The only thing that remains the same is people always change…
“Look deep into nature,” noted genius Albert Einstein once said, “and then you will understand everything better.” In science, that means observing how disorder can transform into productive energy. In art—specifically, People Change, the debut album from ethereal indie pop band machineheart—it’s discovering how emotional dissonance can yield beauty. “People always change and we’ll never be like we were before,” Stevie Scott sings in the title track, her Kate Bush nightingale vocals mingling with dreamy atmospherics. “If I let you go, will you be able to walk on your own?”
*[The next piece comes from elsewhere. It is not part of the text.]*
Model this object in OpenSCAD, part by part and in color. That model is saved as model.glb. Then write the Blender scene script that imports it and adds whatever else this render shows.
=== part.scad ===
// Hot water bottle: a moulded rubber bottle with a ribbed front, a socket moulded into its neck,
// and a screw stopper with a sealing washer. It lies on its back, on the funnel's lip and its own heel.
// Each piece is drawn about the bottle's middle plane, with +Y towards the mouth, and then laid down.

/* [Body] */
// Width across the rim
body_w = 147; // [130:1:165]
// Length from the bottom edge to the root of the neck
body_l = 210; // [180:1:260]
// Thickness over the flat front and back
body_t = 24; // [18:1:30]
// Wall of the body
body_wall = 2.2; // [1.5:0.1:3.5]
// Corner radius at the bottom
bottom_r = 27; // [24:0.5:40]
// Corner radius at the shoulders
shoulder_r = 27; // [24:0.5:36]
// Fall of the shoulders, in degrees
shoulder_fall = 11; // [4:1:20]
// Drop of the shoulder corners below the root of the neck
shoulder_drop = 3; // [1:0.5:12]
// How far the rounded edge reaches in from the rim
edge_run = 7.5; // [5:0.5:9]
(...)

It technically took the Los Angeles-based group—which includes drummer Harrison Allen, bassist Jake Randle, and guitarist Carman Kubanda—five years to get here. Within hours of first meeting, they started jamming. And within days of playing their first show, they were already fielding label interest. Almost instinctively, this overnight success felt foreign to machineheart. “Things happened really quickly,” Harrison says. “But it came down to the four of us saying, ‘This doesn’t feel authentic.'” People Change, co-produced by Jim Abbiss (Arctic Monkeys, Adele), is, says Harrison, “a full expression of what we wanted it to be.”
For fans of Kate Bush, Fleetwood Mac and Lana Del Rey.